Maintenant —, désolé, je fais peut-être un peu réactionnaire en disant ça —, se pose quand même la question de la crédibilité des sources. Moi, quand je vois une photo signée AFP, AP, Reuters ou Getty, je ne me pose jamais la question, a priori, de savoir si cette photo est volée ou pas. Alors qu'il y a des sites où on ne voit pas de crédit, on ne sait pas d'où vient cette image. Dans un prix de photojournalisme, quand on donne un prix à une photo prise sur Twitter, je trouve que c'est un mauvais exemple, un mauvais signal à faire passer, parce que ça veut dire qu'on met la photo d'amateur, nécessaire parfois, au rang de la photo d'un professionnel. Donc on dévalorise l'information. Je le dis depuis des années, je voudrais qu'on réussisse à faire ce qu'Apple a réussi à faire dans le monde de la musique. Il y a dix ans, tout le monde piratait de la musique. Aujourd'hui, plus personne ne pirate de la musique parce que c'est beaucoup plus facile et ça prend beaucoup moins de temps d'aller sur iTunes, de chercher son morceau et de le payer 99 centimes d'euro. Pourquoi ça n'existerait pas en photo ?

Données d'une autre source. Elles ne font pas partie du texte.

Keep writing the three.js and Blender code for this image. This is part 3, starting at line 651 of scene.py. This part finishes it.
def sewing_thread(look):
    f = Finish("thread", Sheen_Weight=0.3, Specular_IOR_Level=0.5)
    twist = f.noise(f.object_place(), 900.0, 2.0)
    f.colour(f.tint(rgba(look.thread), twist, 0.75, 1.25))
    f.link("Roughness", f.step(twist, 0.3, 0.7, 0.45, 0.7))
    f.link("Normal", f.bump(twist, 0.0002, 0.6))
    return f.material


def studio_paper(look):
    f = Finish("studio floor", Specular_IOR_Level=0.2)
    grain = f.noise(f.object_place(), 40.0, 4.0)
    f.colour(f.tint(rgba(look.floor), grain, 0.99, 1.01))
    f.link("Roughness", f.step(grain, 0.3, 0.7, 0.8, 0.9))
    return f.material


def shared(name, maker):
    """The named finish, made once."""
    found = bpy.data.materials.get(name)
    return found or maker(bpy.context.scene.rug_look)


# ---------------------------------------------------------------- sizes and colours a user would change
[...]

Est-ce que vous n'inviteriez pas à Perpignan tous ces gens et ces entreprises que l'on a considérés peut-être à tort comme des ennemis, mais qui sont pour certains peut-être des outils et peut-être une partie de l'avenir de la photographie ? Est-ce que vous invitez CNN, Yahoo, Google, Twitter, Facebook à Perpignan ?

Je rêverais qu'ils viennent. J'en rêverais, forcément.

Est-ce qu'il ne faut pas parler avec eux ?

Il faut qu'on parle avec eux, mais le problème de ces boîtes gigantesques, je le dis très honnêtement, c'est que je ne sais pas à qui m'adresser pour avoir le bon interlocuteur, celui qui peut décider. Prenons l'exemple de Google en France : la législation française fait que Google perd à peu près tous ses procès d'utilisation de photo.Ce qui n'est pas le cas aux États-Unis, ni en Angleterre, ni en Italie. En conséquence, mes interlocuteurs de Google France ne vont pas du tout avoir le même discours que les interlocuteurs de Google de la maison mère. Mais pour répondre honnêtement à votre question, oui, j'adorerais que Google, Yahoo, Twitter, Facebook viennent à Perpignan. Même si, aujourd'hui, leur modèle économique n'est pas très simple, je pense que l'avenir de la photo passe par eux.

Puisqu'on parle d'avenir de la photo et de technologie, Adobe sort dans les semaines qui viennent la nouvelle version de Photoshop, qui est d'après ce qu'on sait une version visiblement révolutionnaire. Qu'est-ce que vous envisagez à Perpignan pour parler de cette question, qui n'est pas forcément un problème, mais qui est une question importante de l'utilisation de Photoshop ? Et qu'est-ce que vous en avez retiré de l'édition 2009 ?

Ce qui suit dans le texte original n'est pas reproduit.